Entries with parts and joints:
* * * * * * * * *

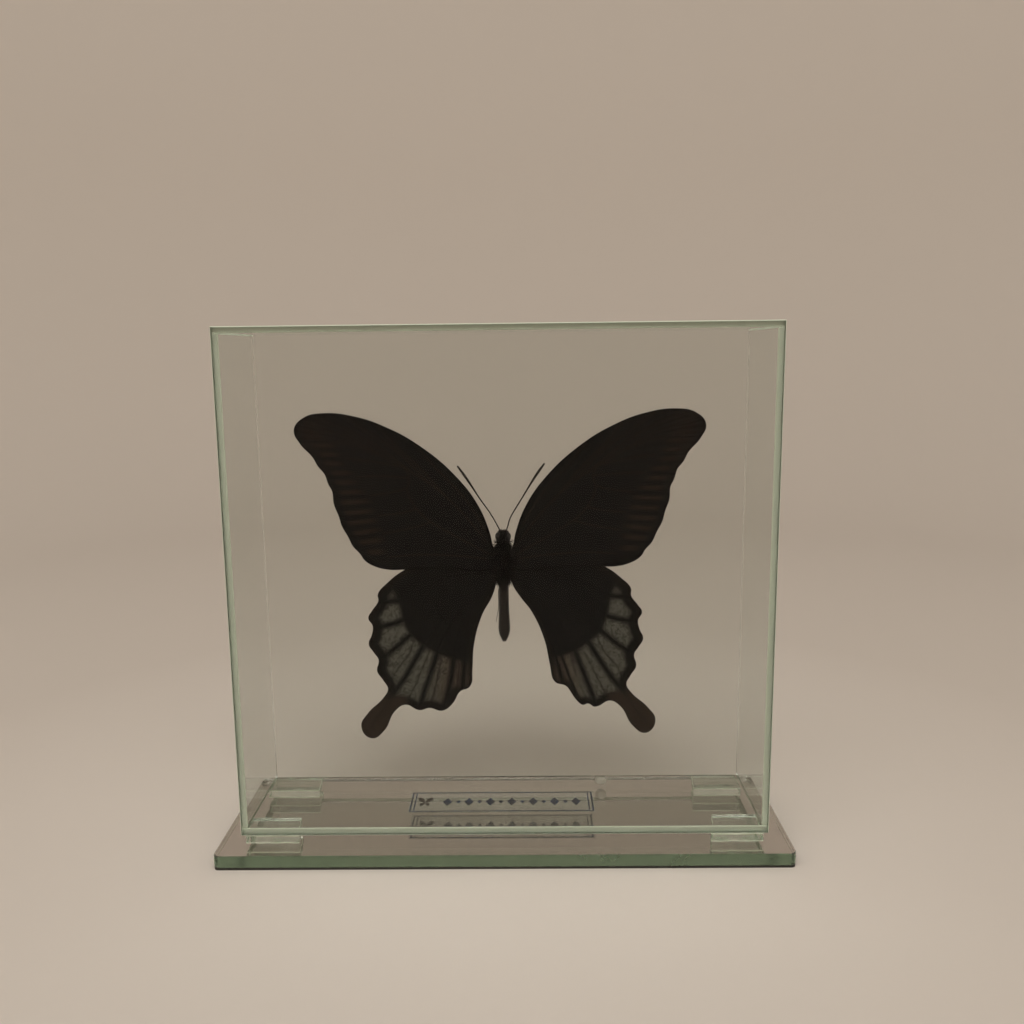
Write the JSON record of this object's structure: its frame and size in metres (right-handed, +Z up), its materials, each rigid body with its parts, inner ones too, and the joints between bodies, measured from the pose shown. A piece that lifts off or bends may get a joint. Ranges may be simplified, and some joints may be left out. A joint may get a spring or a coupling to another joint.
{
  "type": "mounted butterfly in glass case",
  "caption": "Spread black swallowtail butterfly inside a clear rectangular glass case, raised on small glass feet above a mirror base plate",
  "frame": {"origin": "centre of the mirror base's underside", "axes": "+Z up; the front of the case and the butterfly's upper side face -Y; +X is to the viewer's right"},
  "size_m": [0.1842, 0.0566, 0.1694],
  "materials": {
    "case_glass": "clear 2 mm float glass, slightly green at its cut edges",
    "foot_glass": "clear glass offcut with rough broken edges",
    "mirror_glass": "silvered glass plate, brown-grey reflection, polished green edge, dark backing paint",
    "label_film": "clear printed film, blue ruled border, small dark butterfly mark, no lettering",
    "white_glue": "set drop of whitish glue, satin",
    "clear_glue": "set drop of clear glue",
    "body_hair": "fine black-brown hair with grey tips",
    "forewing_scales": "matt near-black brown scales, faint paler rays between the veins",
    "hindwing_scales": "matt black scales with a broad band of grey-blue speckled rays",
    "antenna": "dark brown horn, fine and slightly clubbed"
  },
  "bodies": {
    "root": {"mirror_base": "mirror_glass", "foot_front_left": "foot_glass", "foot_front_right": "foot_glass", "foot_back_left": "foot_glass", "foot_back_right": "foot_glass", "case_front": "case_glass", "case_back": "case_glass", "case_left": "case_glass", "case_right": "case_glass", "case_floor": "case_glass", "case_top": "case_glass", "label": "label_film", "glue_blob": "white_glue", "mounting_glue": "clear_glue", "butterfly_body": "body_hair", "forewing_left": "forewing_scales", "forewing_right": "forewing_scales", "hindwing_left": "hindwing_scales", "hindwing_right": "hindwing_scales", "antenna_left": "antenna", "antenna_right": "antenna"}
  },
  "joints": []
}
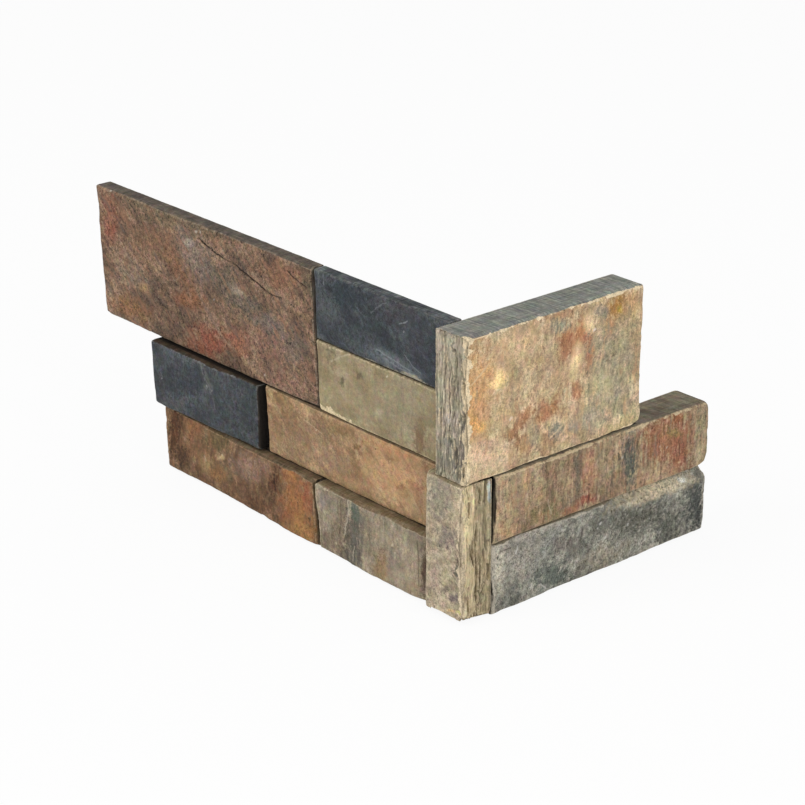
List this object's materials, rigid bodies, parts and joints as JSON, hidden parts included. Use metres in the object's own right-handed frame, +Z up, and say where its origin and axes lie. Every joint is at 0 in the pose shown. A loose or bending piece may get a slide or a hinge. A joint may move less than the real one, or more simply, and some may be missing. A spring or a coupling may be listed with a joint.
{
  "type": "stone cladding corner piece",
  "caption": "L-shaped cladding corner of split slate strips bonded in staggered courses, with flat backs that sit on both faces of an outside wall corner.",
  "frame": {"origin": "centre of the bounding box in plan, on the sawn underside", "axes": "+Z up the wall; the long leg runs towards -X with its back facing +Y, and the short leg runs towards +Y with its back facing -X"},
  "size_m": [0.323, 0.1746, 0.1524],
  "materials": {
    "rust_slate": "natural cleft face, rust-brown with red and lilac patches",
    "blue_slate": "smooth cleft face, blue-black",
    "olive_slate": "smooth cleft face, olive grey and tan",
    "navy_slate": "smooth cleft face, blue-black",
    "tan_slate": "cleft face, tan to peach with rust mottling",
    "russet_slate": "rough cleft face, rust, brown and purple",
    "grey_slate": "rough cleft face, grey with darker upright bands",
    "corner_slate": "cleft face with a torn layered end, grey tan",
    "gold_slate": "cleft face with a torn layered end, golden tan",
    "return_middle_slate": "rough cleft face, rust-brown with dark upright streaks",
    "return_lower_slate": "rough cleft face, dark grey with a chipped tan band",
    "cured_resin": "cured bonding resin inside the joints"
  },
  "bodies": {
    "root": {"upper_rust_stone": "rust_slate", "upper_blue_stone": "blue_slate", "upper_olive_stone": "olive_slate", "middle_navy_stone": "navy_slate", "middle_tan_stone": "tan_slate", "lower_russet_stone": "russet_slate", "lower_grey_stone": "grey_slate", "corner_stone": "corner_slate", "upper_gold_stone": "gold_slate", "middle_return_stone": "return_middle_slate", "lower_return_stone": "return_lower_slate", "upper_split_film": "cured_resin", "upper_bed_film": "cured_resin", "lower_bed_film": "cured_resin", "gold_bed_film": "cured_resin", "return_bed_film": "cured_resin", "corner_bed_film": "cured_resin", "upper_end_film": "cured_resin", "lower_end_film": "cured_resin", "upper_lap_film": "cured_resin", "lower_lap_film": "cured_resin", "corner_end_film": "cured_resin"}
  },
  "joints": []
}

* * * * * * * * *

> _Given exercise_
Tally the lines of the listing above that include the word "rigid". Answer with the number alone.

> _Right answer_
2